» **DATA EXCERPT**

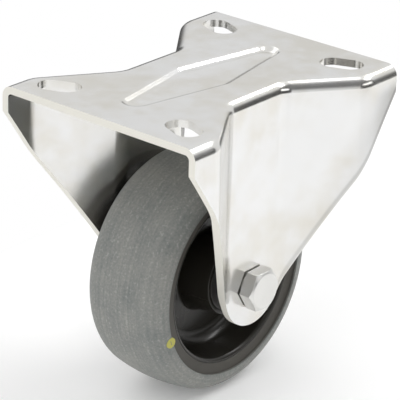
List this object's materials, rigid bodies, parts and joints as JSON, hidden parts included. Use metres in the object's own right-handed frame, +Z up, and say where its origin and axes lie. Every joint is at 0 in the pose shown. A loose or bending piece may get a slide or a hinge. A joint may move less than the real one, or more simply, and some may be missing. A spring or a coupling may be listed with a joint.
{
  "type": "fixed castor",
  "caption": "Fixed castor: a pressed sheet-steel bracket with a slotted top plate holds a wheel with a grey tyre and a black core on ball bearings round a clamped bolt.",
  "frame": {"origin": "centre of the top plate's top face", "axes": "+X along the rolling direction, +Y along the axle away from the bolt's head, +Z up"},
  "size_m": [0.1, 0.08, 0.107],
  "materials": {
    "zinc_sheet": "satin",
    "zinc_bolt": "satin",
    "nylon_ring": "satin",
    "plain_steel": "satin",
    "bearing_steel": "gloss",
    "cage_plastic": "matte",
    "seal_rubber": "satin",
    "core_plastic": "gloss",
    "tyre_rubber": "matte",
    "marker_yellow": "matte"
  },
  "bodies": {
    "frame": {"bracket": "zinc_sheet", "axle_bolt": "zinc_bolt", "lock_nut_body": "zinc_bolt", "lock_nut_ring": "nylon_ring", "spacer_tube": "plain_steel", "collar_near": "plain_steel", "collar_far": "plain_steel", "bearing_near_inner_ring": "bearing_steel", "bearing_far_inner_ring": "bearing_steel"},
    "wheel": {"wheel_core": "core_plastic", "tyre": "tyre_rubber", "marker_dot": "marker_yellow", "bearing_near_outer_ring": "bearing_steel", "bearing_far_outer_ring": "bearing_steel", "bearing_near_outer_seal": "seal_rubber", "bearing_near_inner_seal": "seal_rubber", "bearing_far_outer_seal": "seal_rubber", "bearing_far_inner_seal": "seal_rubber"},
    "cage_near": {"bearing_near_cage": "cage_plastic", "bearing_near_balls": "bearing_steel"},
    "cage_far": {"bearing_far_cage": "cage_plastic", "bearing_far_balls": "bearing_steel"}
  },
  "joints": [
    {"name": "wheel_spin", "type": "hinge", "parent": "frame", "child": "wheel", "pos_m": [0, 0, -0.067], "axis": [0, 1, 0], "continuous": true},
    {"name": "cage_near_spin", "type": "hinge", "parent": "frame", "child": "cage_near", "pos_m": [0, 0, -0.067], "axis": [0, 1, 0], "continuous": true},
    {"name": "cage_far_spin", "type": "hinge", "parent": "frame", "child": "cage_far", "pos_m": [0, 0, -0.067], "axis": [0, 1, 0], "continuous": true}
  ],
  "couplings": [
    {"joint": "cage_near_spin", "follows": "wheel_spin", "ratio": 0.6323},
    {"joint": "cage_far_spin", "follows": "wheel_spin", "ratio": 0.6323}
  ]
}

» **WHAT THIS TASK INVOLVES**
Give an exact copy of all the data shown above.

» **TASK RESULT**
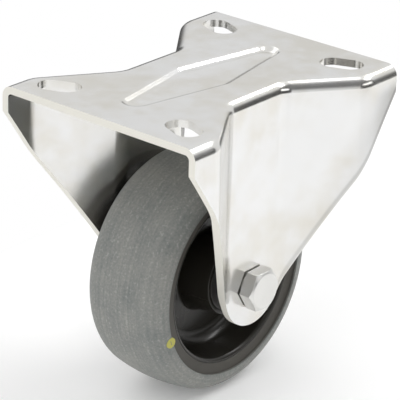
List this object's materials, rigid bodies, parts and joints as JSON, hidden parts included. Use metres in the object's own right-handed frame, +Z up, and say where its origin and axes lie. Every joint is at 0 in the pose shown. A loose or bending piece may get a slide or a hinge. A joint may move less than the real one, or more simply, and some may be missing. A spring or a coupling may be listed with a joint.
{
  "type": "fixed castor",
  "caption": "Fixed castor: a pressed sheet-steel bracket with a slotted top plate holds a wheel with a grey tyre and a black core on ball bearings round a clamped bolt.",
  "frame": {"origin": "centre of the top plate's top face", "axes": "+X along the rolling direction, +Y along the axle away from the bolt's head, +Z up"},
  "size_m": [0.1, 0.08, 0.107],
  "materials": {
    "zinc_sheet": "satin",
    "zinc_bolt": "satin",
    "nylon_ring": "satin",
    "plain_steel": "satin",
    "bearing_steel": "gloss",
    "cage_plastic": "matte",
    "seal_rubber": "satin",
    "core_plastic": "gloss",
    "tyre_rubber": "matte",
    "marker_yellow": "matte"
  },
  "bodies": {
    "frame": {"bracket": "zinc_sheet", "axle_bolt": "zinc_bolt", "lock_nut_body": "zinc_bolt", "lock_nut_ring": "nylon_ring", "spacer_tube": "plain_steel", "collar_near": "plain_steel", "collar_far": "plain_steel", "bearing_near_inner_ring": "bearing_steel", "bearing_far_inner_ring": "bearing_steel"},
    "wheel": {"wheel_core": "core_plastic", "tyre": "tyre_rubber", "marker_dot": "marker_yellow", "bearing_near_outer_ring": "bearing_steel", "bearing_far_outer_ring": "bearing_steel", "bearing_near_outer_seal": "seal_rubber", "bearing_near_inner_seal": "seal_rubber", "bearing_far_outer_seal": "seal_rubber", "bearing_far_inner_seal": "seal_rubber"},
    "cage_near": {"bearing_near_cage": "cage_plastic", "bearing_near_balls": "bearing_steel"},
    "cage_far": {"bearing_far_cage": "cage_plastic", "bearing_far_balls": "bearing_steel"}
  },
  "joints": [
    {"name": "wheel_spin", "type": "hinge", "parent": "frame", "child": "wheel", "pos_m": [0, 0, -0.067], "axis": [0, 1, 0], "continuous": true},
    {"name": "cage_near_spin", "type": "hinge", "parent": "frame", "child": "cage_near", "pos_m": [0, 0, -0.067], "axis": [0, 1, 0], "continuous": true},
    {"name": "cage_far_spin", "type": "hinge", "parent": "frame", "child": "cage_far", "pos_m": [0, 0, -0.067], "axis": [0, 1, 0], "continuous": true}
  ],
  "couplings": [
    {"joint": "cage_near_spin", "follows": "wheel_spin", "ratio": 0.6323},
    {"joint": "cage_far_spin", "follows": "wheel_spin", "ratio": 0.6323}
  ]
}